For a home miner running one consumer-grade ASIC, the realistic timeline to mine a single Bitcoin is almost always measured in years, not months. Industrial mining farms with thousands of machines can hit that mark weekly, but they operate with wholesale power deals and infrastructure advantages no hobbyist can match.
The Variables You Can Actually Control
Three numbers decide your personal timeline:
- Your hashrate — directly proportional to how fast you accumulate Bitcoin.
- Your electricity cost per kilowatt-hour — the difference between mining and money-pit.
- Bitcoin's price and network difficulty — both are volatile, and difficulty has trended upward for years.
Drop a hashrate calculator into the picture with your specific rig and power rate, and you'll get a more accurate number — but always treat that figure as a moving target.
Key Takeaways
Mining 1 Bitcoin is less a question of how long and more a question of how much — how much capital, power, and patience you're ready to commit.

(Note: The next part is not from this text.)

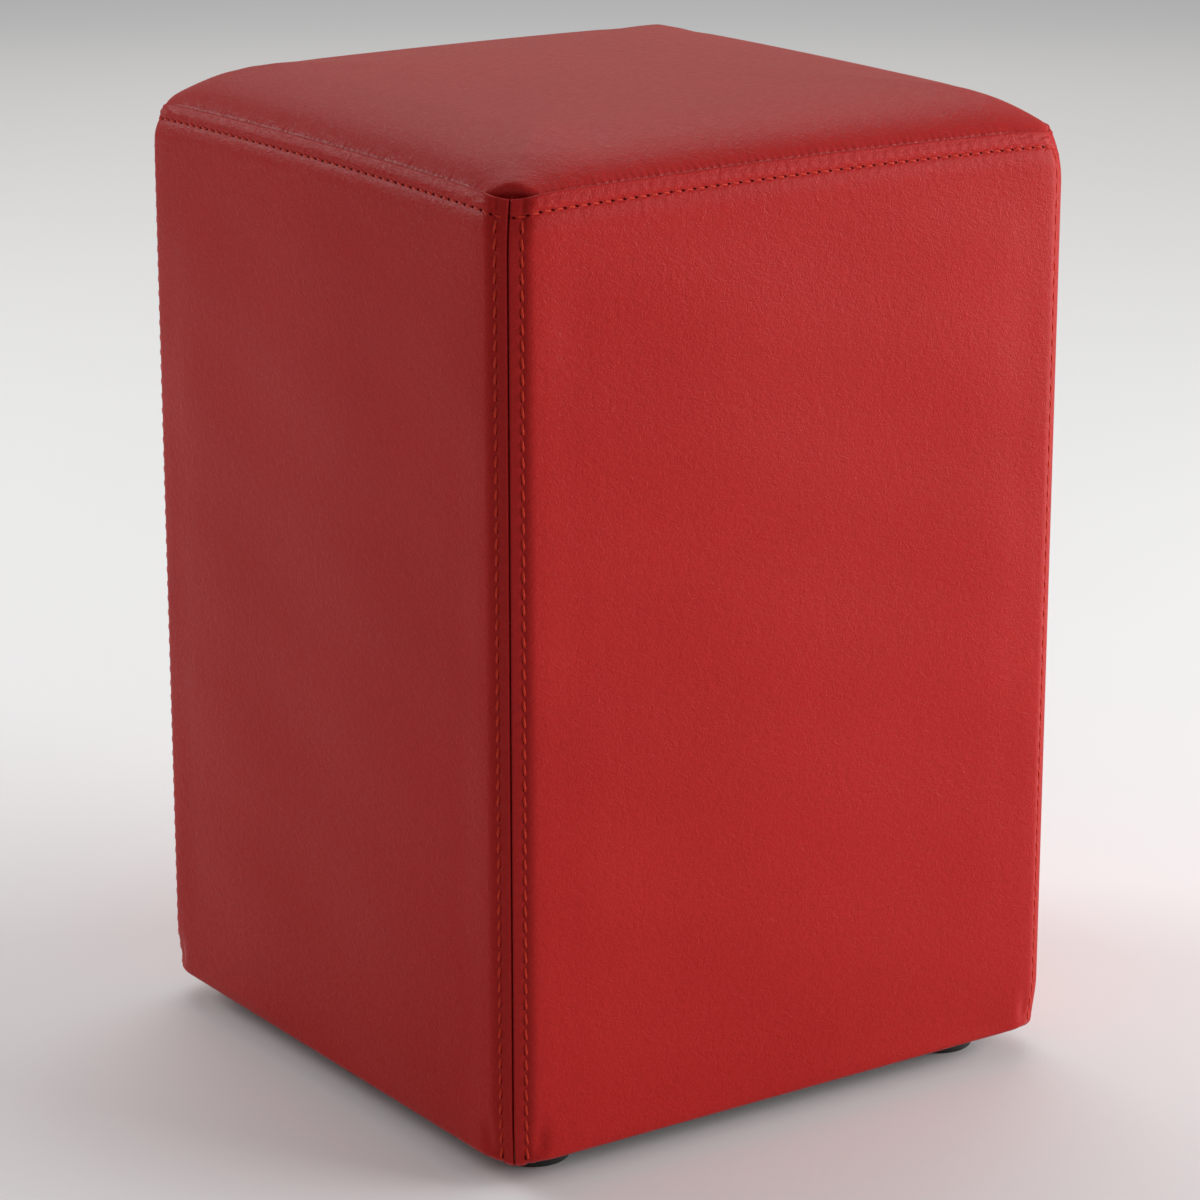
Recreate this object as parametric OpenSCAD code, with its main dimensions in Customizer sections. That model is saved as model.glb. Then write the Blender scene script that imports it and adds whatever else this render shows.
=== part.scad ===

The block reward halves roughly every four years, the network grows harder over time, and the home miner is up against industrial operations with cheap energy and bulk hardware.
- The block reward is currently 3.125 BTC plus fees, found roughly every 10 minutes globally.
- Modern ASICs are mandatory; GPUs and CPUs cannot compete.
- Solo mining is essentially a lottery ticket, while pool mining offers steady but slow accumulation.
- A single modern ASIC on cheap power typically needs a year or more to mine one BTC.
- Always model electricity costs first — they decide whether mining is income or a very loud heater.
If your goal is simply to own 1 BTC, buying through an exchange usually beats mining for most people. But if your goal is to understand the network, earn coins directly, and participate in securing the chain — mining remains one of the most thrilling ways to engage with Bitcoin, even if the timeline tests your patience.